I am the author of a report Celent is publishing this week called “Reaping the Benefits of Web 2.0: European Insurers Strategies that Work” and I will present the main findings of my research about this topic in a webinar soon. This report and my webinar try to evaluate how the Web 2.0 attitude is currently perceived and adopted by the insurance industry. The Web 2.0 attitude cannot be neglected by insurance companies, but sometimes it seems difficult for them to determine whether it represents a transformational wave. In addition, it is still difficult for them to evaluate the value of initiatives in this area. The Web 2.0 initiatives launched by European insurers described in this report are very different in terms of the impact they might have and can generate on the organization, the level of risk involved, and their probability of transforming the insurance business. For those of you, who are interested in this topic, I invite you to read my report and/or attend my webinar and then determine whether the Web 2.0 attitude can be a weapon of mass development for insurers in the future!
More than technology, Web 2.0 is an attitude. A short Q&A session helps us understand what Web 2.0 means:
“Everywhere”: Getting access to social networks or being able to communicate from anywhere in the world have become an important aspect of today’s communication. The Web 2.0 attitude requires low restriction in terms of communication capabilities. In terms of technology, portable electronic goods such as mobile phones, portable media players and extra-light laptops are the tools of mobility.
“Immediately”: Impatience is one of the key elements of the Web 2.0 attitude. People need information more quickly but they also want to share it more rapidly. In terms of technology, systems allowing instant communication like chats, Instant Messaging (IM), Really Simply Syndication (RSS) and to a certain extend SMS and Voice over IP (VoIP) are the drivers of spontaneousness.
“Everything (or whatever)”: People have an increasing need to share all kinds of information with others. This propension for openess sometimes includes also very private information. In terms of technology, the need for more transparency is supported by the increasing number of social networks and communities as well as blogs on the internet.
“Everybody (or I don’t care)”: There is a social focus in the Web 2.0. attitude. People like sharing information and opinion but they require collaborative actions in order to feel part of a community. In terms of technology, platform allowing free change of information content such as Wikis and blogs or other types of collaborative online sites emphasize collaboration.
“The easyiest way”: Web 2.0 has a specific focus on usability and any kind of technologies enabling or easing interactivity improve usability. In this context, AJAX, Flash, Flex, Tagging or Mashup represent key enablers for improved usability.
The Web 2.0 attitude is a real challenge not only in business but in our day-to-day personal life. Insurers have already launched interesting initiatives in that domain but it seems that some of them fail to capture their real strategic impacts. I am currently reviewing a few Web 2.0 projects implemented by European insurers and I am planning to describe them in a report to be published by Celent in Q2 this year. Web 2.0 interests European insurers but some of them have failed to make their initiatives pay-back. Reviewing successes and failures will certainly help insurers better understand where is the real value of Web 2.0.
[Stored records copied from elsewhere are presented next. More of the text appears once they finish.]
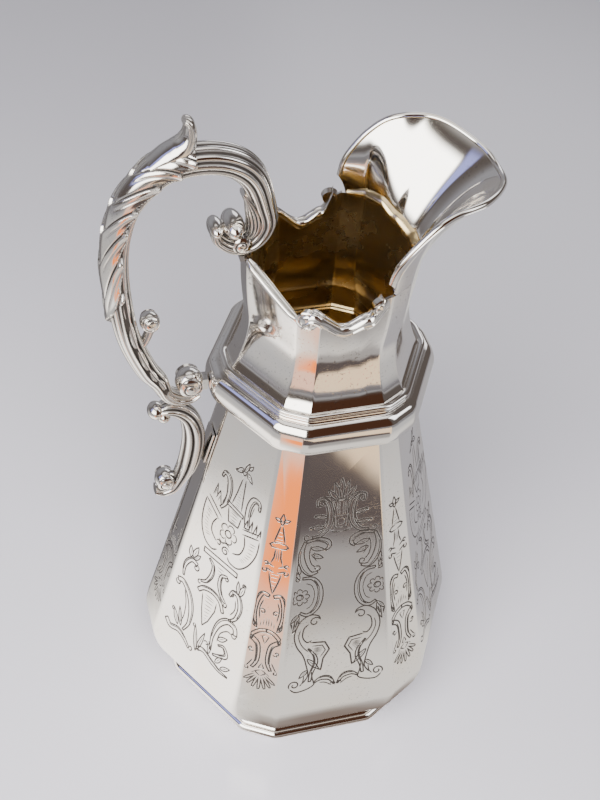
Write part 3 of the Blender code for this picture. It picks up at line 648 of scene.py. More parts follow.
def trophy():
    """The pierced urn between scrolls and horns of plenty on the other wide panels."""
    out = []
    out += petal((1.4, 130.0), (2.6, 134.6), 0.7) + petal((1.0, 131.0), (-2.4, 128.2), 0.9)
    out += petal((2.4, 130.4), (5.6, 127.6), 0.9) + petal((3.0, 132.0), (4.4, 134.4), 0.6)
    out += swirl(1.4, 129.6, 1.5, 90, 1.0) + swirl(-2.2, 128.4, 0.9, 30, 0.9)
    out += [([(1.3, 127.6), (0.3, 120.5), (-0.9, 114.4)], 1.0),
            ([(2.7, 127.6), (3.4, 120.0), (4.0, 114.0)], 1.0)]
    out += hatch([(1.5, 124.0), (0.6, 119.0), (0.2, 114.8)], [(2.6, 124.0), (3.0, 119.0), (3.4, 114.6)], 11)
    out += [([(-2.9, 114.6), (5.3, 113.2), (5.5, 111.8), (-2.6, 113.0), (-2.9, 114.6)], 1.0)]
    out += [([(-1.9, 112.6), (-0.5, 106.6), (4.3, 106.8), (4.8, 111.8)], 1.0)]
    out += hatch([(-1.2, 111.8), (-0.4, 107.2)], [(4.4, 111.4), (3.9, 107.4)], 9)
    out += ribbon([(-7.6, 122.0), (-6.8, 124.3), (-4.2, 122.9), (-3.0, 118.0), (-3.6, 112.6), (-5.4, 109.4)],
                  0.4, 1.15, 0.5) + swirl(-7.2, 122.7, 1.1, 60, 1.0)
    out += ribbon([(11.4, 119.8), (10.8, 122.4), (8.2, 122.4), (6.9, 118.6), (7.2, 113.2), (8.2, 109.4)],
                  0.5, 1.15, 1.1) + swirl(11.0, 120.4, 1.2, 120, -1.0)
    out += curve([(-4.9, 120.8), (-4.1, 116.4), (-5.2, 111.2)], 0.7)
    out += curve([(9.1, 120.2), (8.4, 114.2)], 0.7)
    out += [([(-11.7, 111.4), (-3.4, 105.6)], 1.0), ([(-12.7, 109.6), (-4.4, 103.9)], 1.0)]
    out += [([(-9.8, 112.2), (-8.7, 118.0), (-7.8, 112.2)], 0.9),
            ([(-8.4, 111.6), (-7.0, 116.0), (-5.2, 109.8)], 0.9),
            ([(-9.2, 112.4), (-8.7, 116.2)], 0.6), ([(-7.2, 110.8), (-6.6, 114.4)], 0.6)]
    out += curve([(-12.3, 109.4), (-12.6, 103.0), (-11.6, 96.6), (-8.8, 91.9), (-4.9, 90.3), (-2.3, 91.8)])
    out += curve([(-5.4, 104.4), (-7.0, 101.0), (-6.6, 97.4), (-3.4, 94.6)])
    out += hatch([(-12.0, 106.0), (-11.6, 100.0), (-9.8, 94.6)],
                 [(-7.6, 104.4), (-8.4, 99.2), (-6.4, 95.2)], 12)
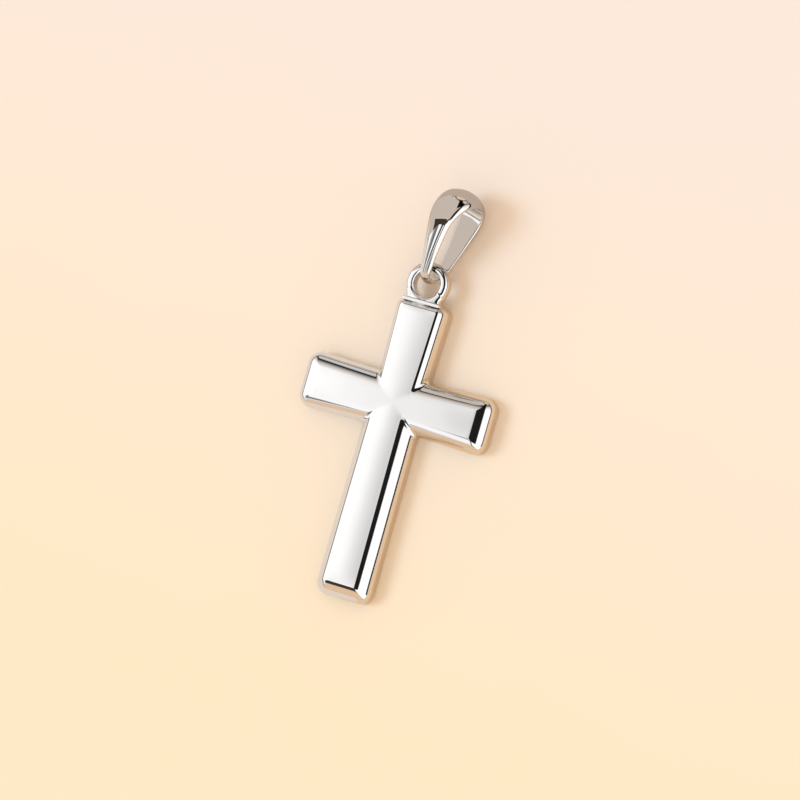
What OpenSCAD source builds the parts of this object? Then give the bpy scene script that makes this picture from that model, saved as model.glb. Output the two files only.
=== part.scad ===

When discussing with most of my friends about my job and the insurance industry, I am often told that insurance is not interesting or is one of the least innovative sectors among the financial services industry. Of course, I don’t agree with them and sometimes I have to argue fiercely to demonstrate that their perception is exaggerated. Web 2.0. and its related-technologies are good examples where some insurance companies have already launched interesting initiatives. Based on contacts I have established so far, I have decided to work on a research, whose objectives are to provide some examples of Web 2.0. initiatives launched by insurers and to understand how the sector perceives and evaluates the value of Web 2.0. initiatives in the long-run. While the first objective seems to be relatively easy to achieve, I expect some difficulties with the second one.In a report published last year called “Capturing the Strategic Value of IT: A Review of IT Investment Evaluation Methods”, I have tried to analyze how insurers can prioritize IT investments and better evaluate the strategic impacts these types of investments can have on their business. Some projects related to social networking launched by insurers are typically the kind of investments, where the question of value is of highest relevance. Of course, entering the blogosphere or a presence in Second Life contribute to launching a signal of modernity and dynamism to potential clients. But do these initiatives really generate new sales or can the new perceived image of an insurer following such initiatives indirectly trigger more referrals? How do insurers evaluate the results of these projects and what factors and criterias are particularly important to them when deciding to adopt the Web 2.0. attitude? Even though insurers’ Web 2.0. initiatives give me some interesting stories to tell to my friends when they tease me about my job and the insurance industry, they do not answer the most important question: what value can they bring to insurers? You will therefore understand that I am very excited and curious to hear what CIOs, marketing managers or other people responsible for such projects within insurance organizations will tell me when I will raise this question! My expectations are high and I hope I will be able to provide interesting findings to my future readers.